Ventanas como vidas enteras. Ventanas coreográficas que abren y cierran, o que miran pasar personas en conflicto o soledad. Ventanas que escupen muebles o que los tragan. Ventanas que semejan auténticos oleos donde una anciana instruye a su nieto en el piano. Ventanas como luces que se encienden o se apagan; como marcos donde el tiempo pasa con sonidos de aviones y de trenes, con sombras danzantes o ecos. La idea de la ventana como fractal que evoca la totalidad de una vida o de un instante. Tercos relojes ti-tac. Despertadores estridentes. Traviesos pianos en el fondo. Trenes, fábricas, autobuses y calles. Gente que camina y que fuma y que medita en planos medianamente cerrados donde la cámara observa el tránsito de esos viajeros sin destino para un lado y para el otro. Júbilos repentinos de bandas musicales. Paisajes silvestres con fondos industriales. Poesía sincera para una mímica de lo cotidiano.

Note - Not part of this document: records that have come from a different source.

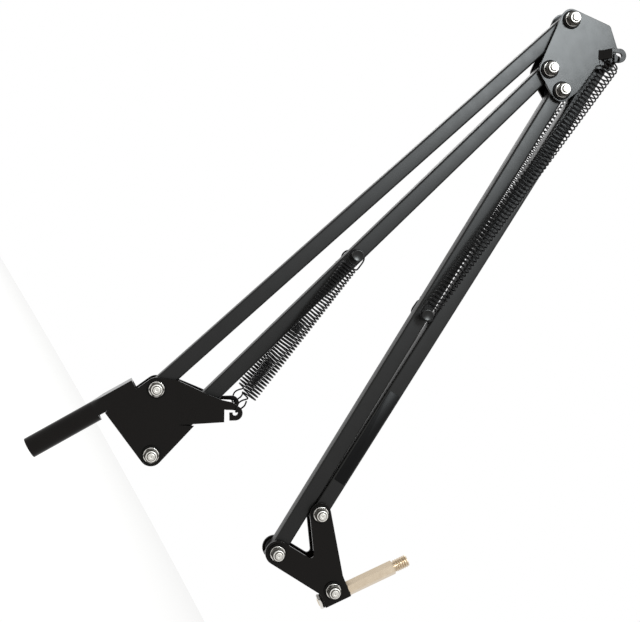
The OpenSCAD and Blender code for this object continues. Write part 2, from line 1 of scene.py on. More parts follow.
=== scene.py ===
import bpy
import numpy as np
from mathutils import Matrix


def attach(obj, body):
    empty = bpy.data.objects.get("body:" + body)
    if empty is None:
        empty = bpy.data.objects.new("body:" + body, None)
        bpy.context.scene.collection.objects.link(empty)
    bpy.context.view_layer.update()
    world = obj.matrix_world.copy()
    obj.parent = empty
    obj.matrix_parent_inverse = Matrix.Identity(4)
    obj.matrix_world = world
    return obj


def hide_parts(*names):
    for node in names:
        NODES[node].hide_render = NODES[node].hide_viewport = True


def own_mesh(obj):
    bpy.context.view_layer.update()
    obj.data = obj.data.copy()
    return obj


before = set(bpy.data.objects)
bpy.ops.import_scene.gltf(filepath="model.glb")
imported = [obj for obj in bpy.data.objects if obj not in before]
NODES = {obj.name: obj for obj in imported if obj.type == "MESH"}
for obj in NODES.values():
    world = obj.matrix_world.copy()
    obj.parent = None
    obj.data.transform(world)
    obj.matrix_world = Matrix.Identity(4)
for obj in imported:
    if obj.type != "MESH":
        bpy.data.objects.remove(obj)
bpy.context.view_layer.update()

# Camera
# The lens and the place from which the photograph was taken. The arm lies turned by
# 61 degrees in the picture, so the camera is rolled by as much about its line of sight.
MM = 0.001
ROLL = np.radians(61.35)
YAW, PITCH = -0.182661, -0.035423
LENS_MM = 57.302
SENSOR_MM = 36.0
PHOTO_ORIGIN = np.array([6.2, 0.0, 37.7])
TO_PHOTO = np.array([-99.883, -47.359, 622.950])

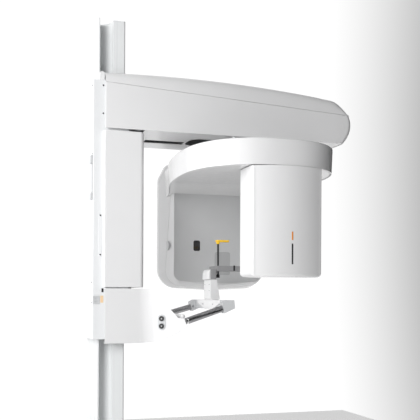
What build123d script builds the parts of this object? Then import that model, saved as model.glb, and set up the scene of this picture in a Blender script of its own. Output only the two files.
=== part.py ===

Otar Iosseliani ha brindado un cine con una visualidad sencilla que pondera la plástica de la imagen al crear conjuntos expresivos como el prólogo documental de Hojarasca cuando la cámara, sin prisa, muestra los recipientes y botellas de vino de una comida campirana, un caballo que pasta y una capilla lejana para situarnos en un presente con personalidad de tiempos remotos.